● **EXERCISE INSTRUCTIONS**
Retype everything from the line that contains "const lid = new THREE.Group();" down to the line that contains "obj.matrix_parent_inverse = Matrix.Identity(4)", inclusive, without altering or adding anything.

* * *

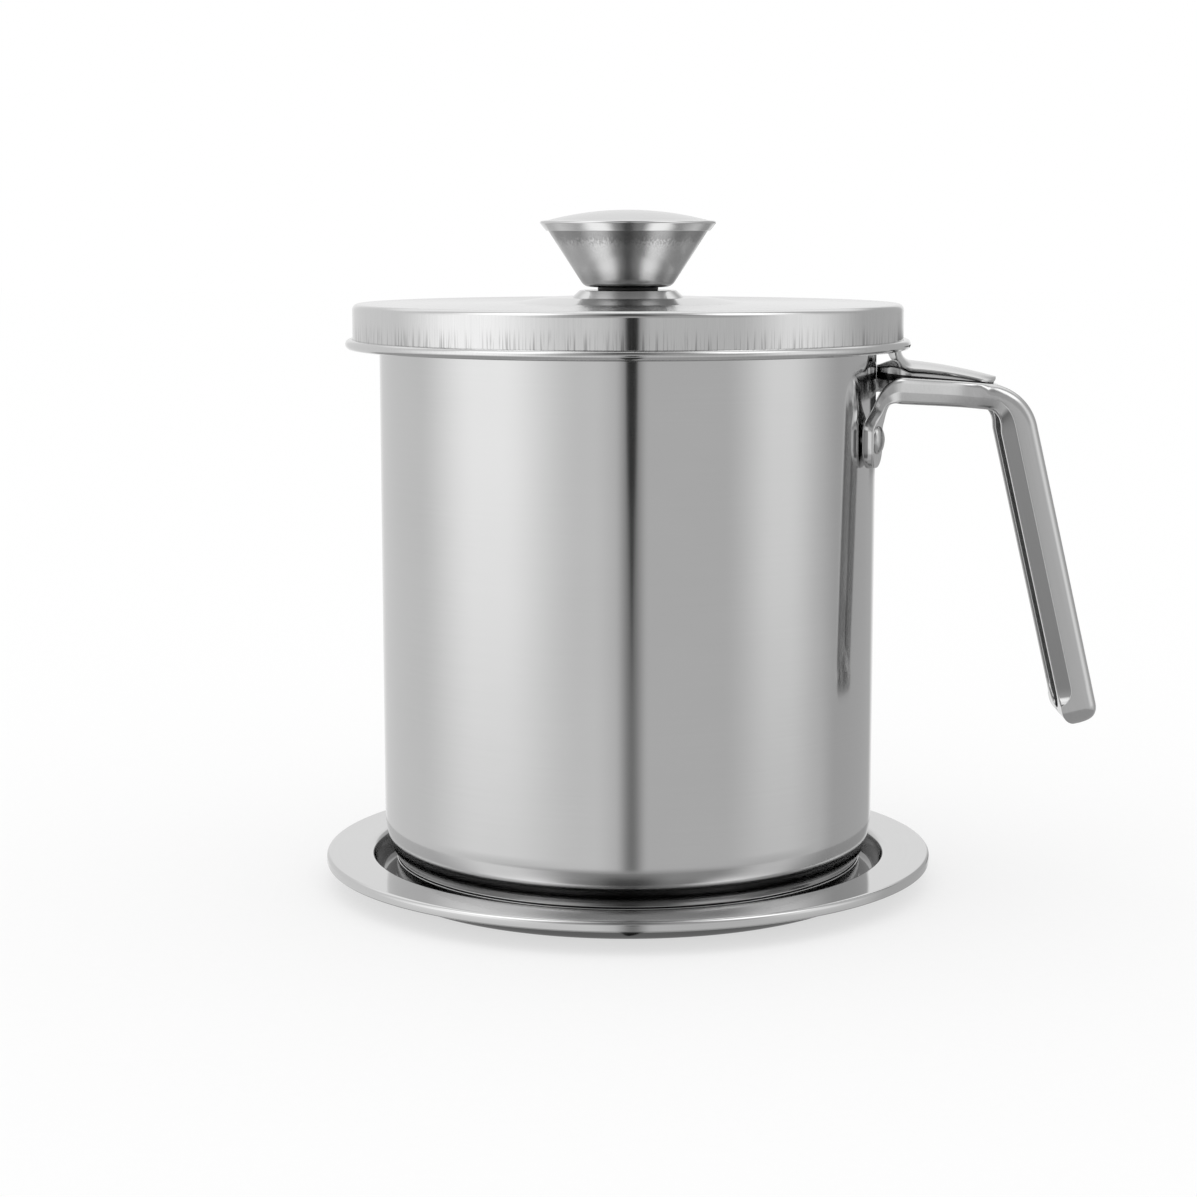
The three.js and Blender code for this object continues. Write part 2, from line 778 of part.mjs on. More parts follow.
function thumbPlate() {
  const rings = plateStations().map(({ spot, under }) => {
    const halfWidth = plateHalfWidth(spot.x);
    const drop = plateCrownDrop * Math.min(halfWidth / plateCrownHalfWidth, 1);
    const upper = Array.from({ length: plateAcrossSteps + 1 }, (_, i) => {
      const share = 2 * i / plateAcrossSteps - 1;
      const down = drop * share * share;
      return new THREE.Vector3(spot.x + under.x * down, halfWidth * share, spot.y + under.y * down);
    });
    const lower = upper.map((corner) => new THREE.Vector3(
      corner.x + under.x * plateSheet,
      corner.y,
      corner.z + under.y * plateSheet,
    ));
    return [...upper, ...lower.reverse()];
  });
  return loft(rings);
}

// Web: a pressed cover under the plate, with a round nose against the pot's wall
const webNoseX = potRadius + fitGap / 2 + webNoseRadius;

function webOutline(inset) {
  const nose = arc(point(webNoseX, 0), webNoseRadius - inset, Math.PI / 2, 1.5 * Math.PI, webNoseSteps);
  const tipX = plateTipX - plateSheet - inset;
  const tip = webTipHalfWidth - inset;
  const bevel = tip * webTipBevelShare;
  const front = [
    point(tipX - bevel, -tip),
    point(tipX, -tip + bevel),
    point(tipX, tip - bevel),
    point(tipX - bevel, tip),
  ];
  return new THREE.Shape([...nose, ...front]);
}

function webRidgeZ(x) {
  const below = plateSheet + webUnderPlate;
  if (x > plateFootX) return ridgeStation(x).spot.y - below;
  const share = (plateFootX - x) / (plateFootX - potRadius);
  return plateFootZ - below + webNoseRise * Math.sin(Math.PI * share) ** 2;
}

// Everything between a crowned face, lowered by a drop, and the web's sloping lower edge
function webSpace(drop, floorDrop) {
  const [start, end] = [potRadius - cutOverrun, plateTipX];
  const across = webNoseRadius + cutOverrun;
  const rings = Array.from({ length: webRunSteps + 1 }, (_, i) => {
    const x = mix(start, end, i / webRunSteps);
    const floorZ = handleTopZ - (x - handleBendX) * Math.tan(handleSlope) - webBelowRail - floorDrop;
    const upper = Array.from({ length: webAcrossSteps + 1 }, (_, j) => {
      const y = across * (2 * j / webAcrossSteps - 1);
      return new THREE.Vector3(x, y, webRidgeZ(x) - y * y / (2 * webCrownRadius) - drop);
    });
    const lower = upper.map((corner) => (
      new THREE.Vector3(x, corner.y, Math.min(floorZ, corner.z - webSheet))
    ));
    return [...upper, ...lower.reverse()];
  });
  return loft(rings);
}

function webColumn(inset) {
  const depth = plateLipTopZ - lugBottomZ;
  const column = new THREE.ExtrudeGeometry(webOutline(inset), { depth, bevelEnabled: false });
  return clean(column.translate(0, 0, lugBottomZ));
}

function thumbWeb() {
  const skin = common(webColumn(0), webSpace(0, 0));
  const hollow = common(webColumn(webSheet), webSpace(webSheet, cutOverrun));
  const grip = gripOuter();
  return cut(
    skin,
    hollow,
    potCutter(fitGap),
    grip.clone().translate(-fitGap, 0, fitGap),
    grip.clone().translate(0, 0, fitGap),
  );
}

// Rivet: its shank, the domed head on the lug and the tail that is set over the burr inside the pot
function rivet(side) {
  const tail = burrInner - fitGap;
  const head = rivetSeat + fitGap;
  const outline = [
    point(0, tail - rivetTailHeight),
    point(rivetTailRadius * Math.SQRT1_2, tail - rivetTailHeight * Math.SQRT1_2),
    point(rivetTailRadius, tail),
    point(rivetRadius, tail),
    point(rivetRadius, head),
    point(rivetHeadRadius, head),
    ...arc(point(0, 0), 1, 0, Math.PI / 2, domeSteps).slice(1).map((share) => (
      point(share.x * rivetHeadRadius, head + share.y * rivetHeadHeight)
    )),
  ];
  outline[outline.length - 1].x = 0;
  return onRivetAxis(turned(outline, fastenerSegments), side);
}

function rivetBurr(side) {
  return onRivetAxis(ring(rivetRadius + boreGap, burrRadius, burrInner, burrOuter, fastenerSegments), side);
}

// Strainer collar: a flange over the pot's curled rim, a tapered wall and a ledge for the net
const strainerFloorZ = strainerTopZ - strainerDepth;
const strainerBottomRadius = strainerRadius - strainerTaper;

function strainerCollar() {
  const line = roundedLine(
    [
      point(strainerBottomRadius - strainerLedge, strainerFloorZ),
      point(strainerBottomRadius, strainerFloorZ),
      point(strainerRadius, strainerTopZ),
      point(strainerLipRadius, strainerTopZ),
      point(strainerLipRadius, strainerTopZ - strainerLipDrop),
    ],
    [strainerBend, strainerBend, strainerLipBend],
    bendSteps,
  );
  return turned(sheetOutline(line, strainerSheet), shellSegments);
}

// Strainer net: a disc with a square mesh, as far out as the clamp ring
const netRadius = strainerBottomRadius - strainerBend - fitGap;

function strainerNet() {
  const clearRadius = netRadius - clampRingWidth;
  const gap = netPitch - netBar;
  const rows = Math.floor(clearRadius / netPitch);
  const gaps = [];
  for (let row = -rows; row <= rows; row += 1) {
    for (let column = -rows; column <= rows; column += 1) {
      const [x, y] = [column * netPitch, row * netPitch];
      if (Math.hypot(Math.abs(x) + gap / 2, Math.abs(y) + gap / 2) < clearRadius) {
        const box = new THREE.BoxGeometry(gap, gap, netThickness + cutOverrun);
        gaps.push(clean(box.translate(x, y, strainerFloorZ + netThickness / 2)));
      }
    }
  }
  return cut(disc(netRadius, strainerFloorZ, strainerFloorZ + netThickness, shellSegments), ...gaps);
}

function strainerClampRing() {
  const bottomZ = strainerFloorZ + netThickness;
  return ring(netRadius - clampRingWidth, netRadius, bottomZ, bottomZ + clampRingThickness, shellSegments);
}

// Lid: a flat crown with a raised boss, a skirt, and an edge curled outward into a bead
function lidShell() {
  const beadInner = lidBeadRadius - lidSheet;
  const top = roundedLine(
    [
      point(screwHole, lidBossZ),
      point(lidBossRadius, lidBossZ),
      point(lidBossFootRadius, lidTopZ + lidRise),
      point(lidRadius, lidTopZ),
      point(lidRadius, lidBeadZ),
    ],
    [0, 0, lidCorner],
    bendSteps,
  ).slice(0, -1);
  const beadCentre = point(lidRadius + beadInner, lidBeadZ);
  const bead = arc(beadCentre, beadInner, Math.PI, Math.PI + lidBeadTurn, curlSteps);
  return turned(sheetOutline([...top, ...bead], lidSheet), shellSegments);
}

// Knob base: a pressed foot between the lid's boss and the knob
function knobBase() {
  const line = roundedLine(
    [
      point(screwHole, knobBaseZ),
      point(knobBaseRadius, knobBaseZ),
      point(knobBaseFootRadius, lidBossZ),
    ],
    [knobBaseSheet],
    bendSteps,
  );
  line.push(point(knobBaseFootRadius - knobBaseSheet, lidBossZ));
  const under = [
    point(knobBaseRadius - knobBaseSheet, knobBaseZ - knobBaseSheet),
    point(screwHole, knobBaseZ - knobBaseSheet),
  ];
  return turned([...line, ...under, line[0]], knobSegments);
}

function knobSpacer() {
  return ring(screwHole, knobSpacerRadius, knobBaseZ, knobFootZ, knobSegments);
}

// Knob shell: a flat foot, a cone that widens upward, and a short upright collar that the cap covers
function knobShell() {
  const line = roundedLine(
    [
      point(screwHole, knobFootZ),
      point(knobFootRadius, knobFootZ),
      point(knobNeckRadius, knobConeTopZ),
      point(knobNeckRadius, knobNeckZ),
    ],
    [knobFootBend, 0],
    bendSteps,
  );
  return turned(sheetOutline(line, -knobSheet), knobSegments);
}

// Knob cap: a low dome whose rim turns down round the shell's collar
function knobCap() {
  const domeRadius = (knobNeckRadius ** 2 + knobCapCrown ** 2) / (2 * knobCapCrown);
  const halfAngle = Math.asin(knobNeckRadius / domeRadius);
  const centre = point(0, knobCapTopZ - domeRadius);
  const dome = arc(centre, domeRadius, Math.PI / 2, Math.PI / 2 - halfAngle, domeSteps);
  dome[0].x = 0;
  const hemRadius = knobNeckRadius + knobHemGap + knobCapSheet;
  const rim = roundedLine(
    [
      dome[dome.length - 1],
      point(hemRadius + knobCapFlare, knobNeckZ + knobCapRimRise),
      point(hemRadius, knobConeTopZ),
    ],
    [knobCapRimBend],
    bendSteps,
  );
  return turned(sheetOutline([...dome, ...rim.slice(1)], knobCapSheet), knobSegments);
}

// Knob core: a blind threaded insert on the shell's floor
const coreBottomZ = knobFootZ + knobSheet;
const screwTipZ = lidBossZ - lidSheet - flatWasherThickness - lockWasherThickness + screwLength;

function knobCore() {
  const topZ = coreBottomZ + coreHeight;
  const boreTopZ = screwTipZ + screwTipGap;
  const outline = [
    point(screwHole, coreBottomZ),
    point(coreRadius, coreBottomZ),
    point(coreRadius, topZ),
    point(0, topZ),
    point(0, boreTopZ),
    point(screwHole, boreTopZ),
  ];
  const closedOutline = [...outline.slice(4), ...outline.slice(0, 4)];
  return turned(closedOutline, fastenerSegments);
}

// Screw and its washers, set from inside the lid
const flatWasherZ = lidBossZ - lidSheet;
const lockWasherZ = flatWasherZ - flatWasherThickness;
const screwHeadZ = lockWasherZ - lockWasherThickness;

function knobScrew() {
  const outline = roundedLine(
    [
      point(0, screwHeadZ - screwHeadHeight),
      point(screwHeadRadius, screwHeadZ - screwHeadHeight),
      point(screwHeadRadius, screwHeadZ),
      point(screwRadius, screwHeadZ),
      point(screwRadius, screwTipZ),
      point(0, screwTipZ),
    ],
    [screwHeadBend, 0, 0, 0],
    bendSteps,
  );
  const slots = [[screwSlotLength, screwSlotWidth], [screwSlotWidth, screwSlotLength]].map(([x, y]) => (
    clean(new THREE.BoxGeometry(x, y, screwSlotDepth * 2).translate(0, 0, screwHeadZ - screwHeadHeight))
  ));
  return cut(turned(outline, fastenerSegments), ...slots);
}

function flatWasher() {
  return ring(screwHole, flatWasherRadius, lockWasherZ, flatWasherZ, fastenerSegments);
}

function lockWasher() {
  const washer = ring(screwHole, lockWasherRadius, screwHeadZ, lockWasherZ, fastenerSegments);
  const split = new THREE.BoxGeometry(lockWasherRadius * 2, lockWasherSplit, lockWasherThickness * 2);
  return cut(washer, clean(split.translate(lockWasherRadius, 0, lockWasherZ)));
}

// Assembly
place('drip_tray', dripTray(), steel(polished, 0.15));

const pot = new THREE.Group();
model.add(pot);
place('pot_body', potBody(), steel(polished, 0.2), pot);
place('base_cap', baseCap(), steel(polished, 0.2), pot);
place('base_core', baseCore(), steel(dull, 0.5), pot);
place('handle_grip', handleGrip(), steel(satin, 0.3), pot);
place('thumb_web', thumbWeb(), steel(satin, 0.3), pot);
place('thumb_plate', thumbPlate(), steel(polished, 0.25), pot);
[['near', -1], ['far', 1]].forEach(([name, side]) => {
  place(`handle_rivet_${name}`, rivet(side), steel(bare, 0.3), pot);
  place(`rivet_burr_${name}`, rivetBurr(side), steel(bare, 0.4), pot);
});

const strainer = new THREE.Group();
model.add(strainer);
place('strainer_collar', strainerCollar(), steel(polished, 0.2), strainer);
place('strainer_net', strainerNet(), steel(satin, 0.4), strainer);
place('strainer_clamp_ring', strainerClampRing(), steel(satin, 0.3), strainer);

const lid = new THREE.Group();
model.add(lid);
place('lid_shell', lidShell(), steel(polished, 0.15), lid);
place('knob_base', knobBase(), steel(satin, 0.25), lid);
place('knob_spacer', knobSpacer(), rubber(black), lid);
place('knob_shell', knobShell(), steel(satin, 0.3), lid);
place('knob_cap', knobCap(), steel(satin, 0.3), lid);
place('knob_core', knobCore(), steel(bare, 0.4), lid);
place('knob_screw', knobScrew(), steel(bare, 0.35), lid);
place('flat_washer', flatWasher(), steel(bare, 0.4), lid);
place('lock_washer', lockWasher(), steel(bare, 0.4), lid);

export default model;
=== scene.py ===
"""Looks of a round stainless steel grease pot with a strainer, a lid with a knob, a handle and a drip tray.

Metres, +Z up. The pot stands on its tray at the origin, and the handle points to +X.
Sizes below are in millimetres and repeat those of the solids; "mm" turns them into metres.
"""

from math import acos, asin, atan, atan2, copysign, cos, hypot, pi, sin, sqrt, tan

import bmesh
import bpy
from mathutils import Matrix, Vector


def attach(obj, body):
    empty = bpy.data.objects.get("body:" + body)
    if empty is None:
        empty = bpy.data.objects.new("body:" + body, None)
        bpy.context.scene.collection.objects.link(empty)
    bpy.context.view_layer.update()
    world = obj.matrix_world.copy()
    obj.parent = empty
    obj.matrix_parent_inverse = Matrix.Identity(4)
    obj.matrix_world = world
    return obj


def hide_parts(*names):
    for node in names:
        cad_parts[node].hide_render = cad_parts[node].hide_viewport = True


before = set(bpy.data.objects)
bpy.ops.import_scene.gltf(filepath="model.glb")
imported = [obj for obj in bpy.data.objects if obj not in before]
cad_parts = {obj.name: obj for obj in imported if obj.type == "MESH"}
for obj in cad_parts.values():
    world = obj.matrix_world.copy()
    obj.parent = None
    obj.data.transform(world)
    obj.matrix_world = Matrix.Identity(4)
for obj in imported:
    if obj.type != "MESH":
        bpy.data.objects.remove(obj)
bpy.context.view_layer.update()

mm = 0.001
micron = 0.001 * mm
degree = pi / 180

# Clearances
seat_gap = 0.1
fit_gap = 0.3
bore_gap = 0.2

# Facets
shell_segments = 192
knob_segments = 128
fastener_segments = 48
bend_steps = 8
edge_steps = 4
end_steps = 10
run_steps = 16
curve_steps = 24
crease_angle = 38 * degree
merge_reach = 0.002
pole_radius = 0.000001
least_bend = 0.02
straight_margin = 0.001
corner_reach = 0.5
back_bend_reach = 0.8

# Drip tray
tray_sheet = 0.7
tray_height = 7.8
tray_floor_gap = 1.4
tray_well_flare = 3
tray_rim_width = 10.1
tray_floor_bend = 2.2
tray_rim_bend = 1.4
tray_edge_bend = 0.9
tray_edge_drop = 2.1

# Pot: its wall bends inward over its lowest part, down to the rim of the base
pot_radius = 60
pot_height = 139.5
pot_sheet = 0.6
pot_curve_radius = 22.4
pot_curve_height = 11
pot_foot_rise = 0.4
pot_foot_bend = 0.7
pot_lip_radius = 1.7
pot_lip_turn = 250 * degree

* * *

● **RESPONSE TO THIS TASK**
const lid = new THREE.Group();
model.add(lid);
place('lid_shell', lidShell(), steel(polished, 0.15), lid);
place('knob_base', knobBase(), steel(satin, 0.25), lid);
place('knob_spacer', knobSpacer(), rubber(black), lid);
place('knob_shell', knobShell(), steel(satin, 0.3), lid);
place('knob_cap', knobCap(), steel(satin, 0.3), lid);
place('knob_core', knobCore(), steel(bare, 0.4), lid);
place('knob_screw', knobScrew(), steel(bare, 0.35), lid);
place('flat_washer', flatWasher(), steel(bare, 0.4), lid);
place('lock_washer', lockWasher(), steel(bare, 0.4), lid);

export default model;
=== scene.py ===
"""Looks of a round stainless steel grease pot with a strainer, a lid with a knob, a handle and a drip tray.

Metres, +Z up. The pot stands on its tray at the origin, and the handle points to +X.
Sizes below are in millimetres and repeat those of the solids; "mm" turns them into metres.
"""

from math import acos, asin, atan, atan2, copysign, cos, hypot, pi, sin, sqrt, tan

import bmesh
import bpy
from mathutils import Matrix, Vector


def attach(obj, body):
    empty = bpy.data.objects.get("body:" + body)
    if empty is None:
        empty = bpy.data.objects.new("body:" + body, None)
        bpy.context.scene.collection.objects.link(empty)
    bpy.context.view_layer.update()
    world = obj.matrix_world.copy()
    obj.parent = empty
    obj.matrix_parent_inverse = Matrix.Identity(4)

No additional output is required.